Find a sacred space outside of home. Yoga studio, library, park, and make some space for yourself in the home too – even if it means spending 2 hours in the bathroom giving yourself a bath, pedi, facial…These are things that not only carve out time for self-care, they carve out solitude, independence, and time for healthy introspection. There are also dog-walking apps (for shelter dogs you can borrow to take out places), and possibly somewhere you could volunteer your time. I think doing well in interviews involves feeling good about yourself, and having a buzzing energy because you’re doing things, so these options could only help your job search too.
That said, I’d do whatever I could to separate myself from the current environment. The people and places we surround ourselves with are hugely relevant to how we feel. I’d try to re-locate, honestly.
I have never been in this situation, but I had friends in college who were. My advice would be to get out of there as quickly as possible. You mentioned that you’re currently 2.5 hours away from home, don’t have a job, and don’t have many friends where you are. So why stay? Move home and stay with family/friends until you get on your feet. Use this split as a chance to make a new beginning.

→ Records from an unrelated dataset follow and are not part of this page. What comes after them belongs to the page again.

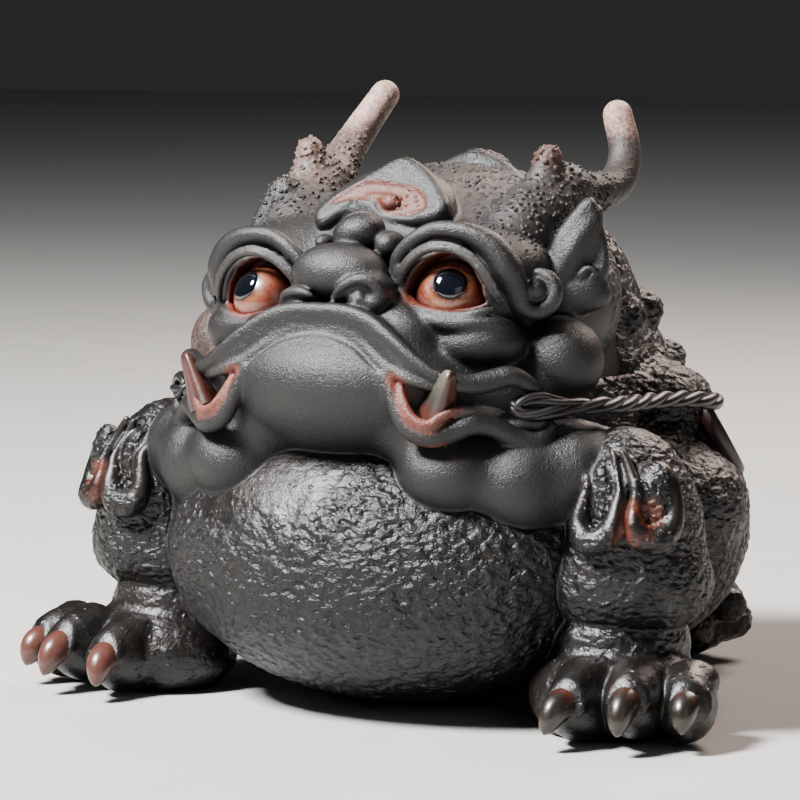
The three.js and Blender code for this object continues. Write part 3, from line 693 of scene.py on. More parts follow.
def foreleg():
    """Thick forearm with a double cloud curl on its front, and a foot of three knuckled toes."""
    pads = [Lump((44, 3, 35.4), (3.6, 3, 7)), Lump((51.4, 5.4, 35.6), (3.8, 3, 7), turn=32)]
    bulk = (0.6, 0.8, 1.0, 1.3, 1.9, 2.3, 2.3, 1.7, 1.2, 0.9, 0.5)
    far_bulk = (0.6, 0.8, 1.0, 1.2, 1.8, 2.2, 2.2, 1.8, 1.5, 1.2, 0.7)
    loops = [Roll(spline(LEFT_LOOP, 50), along_path(bulk, LEFT_LOOP, 50)),
             Roll(spline(RIGHT_LOOP, 50), along_path(far_bulk, RIGHT_LOOP, 50))]
    notch = Roll([(48.3, -2, 29.2), (48.4, -1.3, 33), (48.4, 0.2, 37), (46.2, 2.4, 42.6)],
                 [1.1, 0.7, 0.4, 0.3])
    knuckles = []
    for centre, aim, tip in TOES:
        top = np.array(centre) + (0.6 * math.sin(math.radians(aim)), 1.5, 3.4)
        knuckles.append(Lump(top, (4.4, 3.6, 3.2), turn=aim))
    folds = []
    for centre, aim, tip in TOES:
        way = np.array((math.sin(math.radians(aim)), -math.cos(math.radians(aim)), 0))
        side = np.array((way[1], -way[0], 0))
        root = nail_root(centre, aim) + way * 2.2
        rise = -1.8 * way + (0, 0, 3.1)
        arc = [root + side * 2.9 * math.cos(a) + rise * math.sin(a) - (0, 0, 0.4)
               for a in np.linspace(-0.4, math.pi + 0.4, 12)]
        folds.append(Roll(arc, rounded(0.75, 12, 0.4)))
    return [
        on([FOREARM, Lump((42.8, 12, 22.4), (14, 12.8, 9.6))], 3),
        on([Lump((42, 12, 12), (11, 11.4, 9))], 0.8),
        on([Lump((43.5, 8, 4.5), (14.2, 13, 9.2), turn=24)], 1.2),
        on([Lump(centre, (4.9, 7.6, 6.2), turn=aim) for centre, aim, tip in TOES], 0.8),
        on(knuckles, 0.8),
        on(folds, 1.0),
        on(pads, 1.2),
        on(loops, 0.5),
        cut([notch], 0.6),
    ]


def shelf_cut(block, field):
    """Soles and rump cut flat, where the clay stood on its shelf."""
    z = block.lines[2]
    return np.maximum(field, SOLE - z[None, None, :])


# Pieces of the model. Neighbouring pieces meet in the creases of the clay


RUN_IN = 0.35
OVERLAP = 2.5
DIVE = 0.12
HOLLOW_REACH = 1.6
EDGE_REACH = 1.2
SEAM_REACH = 1.2


def clay_piece(low, high, step, mine, others, limit=None):
    """One closed piece of the skin: where the forms of `mine` lie nearer than those of `others`.
    Past that the skin dives gently under its neighbour and is closed a little way in. `limit` is a
    function of x, y, z that is above zero outside the piece."""
    block = Block(low, high, step)
    own = block.model(mine)
    rest = np.full(block.count, FAR, np.float32)
    for group in others:
        rest = smooth_min(rest, block.model(group), RUN_IN)
    whole = shelf_cut(block, smooth_min(own, rest, RUN_IN))
    past = (own - rest) / 2
    if limit is not None:
        x, y, z = block.lines
        past = np.maximum(past, limit(x[:, None, None], y[None, :, None], z[None, None, :]))
    under = whole + DIVE * np.maximum(past, 0) ** 2
    points, faces = skin(block, np.maximum(under, past - OVERLAP))
    for _ in range(2):
        drift = block.at(under, points)
        drift[np.abs(drift) > step] = 0
        points -= block.slope(under, points) * drift[:, None]
    outward = block.slope(whole, points)
    depth = block.at(whole, points)
    # hollow: how deep each point lies in a crease; it is used to paint shade into the creases.
    hollow = np.clip(1 - (block.at(whole, points + outward * HOLLOW_REACH) - depth) / HOLLOW_REACH, 0, 1)
    # edge: how convex each point is; it is used for a pale dusting and wear on edges that is also a painted
    # highlight.
    edge = np.clip(1 + (block.at(whole, points - outward * EDGE_REACH) - depth) / EDGE_REACH, 0, 1)
    inland = np.clip(block.at(rest - own, points) / SEAM_REACH, 0, 1)
    return points, faces, {"hollow": hollow, "edge": edge, "inland": inland}


def thin(obj, limit):
    """Closes the skin's least needed edges until the piece is within its limit of triangles."""
    number = sum(len(p.vertices) - 2 for p in obj.data.polygons)
    if number <= limit:
        return
    modifier = obj.modifiers.new("thin", "DECIMATE")
    modifier.ratio = limit / number
    result = bpy.data.meshes.new_from_object(obj.evaluated_get(bpy.context.evaluated_depsgraph_get()))
    obj.modifiers.clear()
    obj.data = result


def smooth_step(low, high, values):
    t = np.clip((values - low) / (high - low), 0, 1)
    return t * t * (3 - 2 * t)


# Finishes


def linear(text):
    """Linear colour of an sRGB hex value."""
    channels = [int(text[i:i + 2], 16) / 255 for i in (1, 3, 5)]
    return tuple(c / 12.92 if c <= 0.04045 else ((c + 0.055) / 1.055) ** 2.4 for c in channels) + (1.0,)


def add(tree, kind, settings=None, links=None):
    """A node with its settings, and its inputs linked or set by name or number. A node stands for its
    first output."""
    node = tree.nodes.new(kind)
    for key, value in (settings or {}).items():
        setattr(node, key, value)
    for key, value in (links or {}).items():
        socket = node.inputs[key]
        if isinstance(value, bpy.types.Node):
            value = value.outputs[0]
        if isinstance(value, bpy.types.NodeSocket):
            tree.links.new(value, socket)
        else:
            socket.default_value = value
    return node


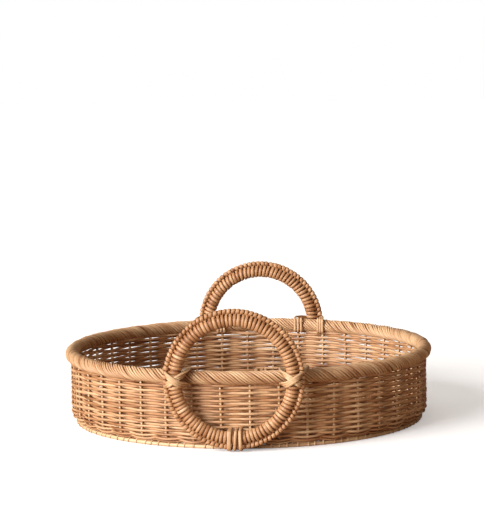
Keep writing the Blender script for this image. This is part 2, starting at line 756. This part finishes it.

I agree with some of the others – move back home or move in with an old friend. I may be reading between the lines here, so forgive me, but are you staying there still because you have feelings for your ex? Have you created your own barriers to moving on maybe? If you have no job and no social network you really have no reason to stay where you are. Move to a place you know with people who care about you and nourish yourself. Heal. Move on.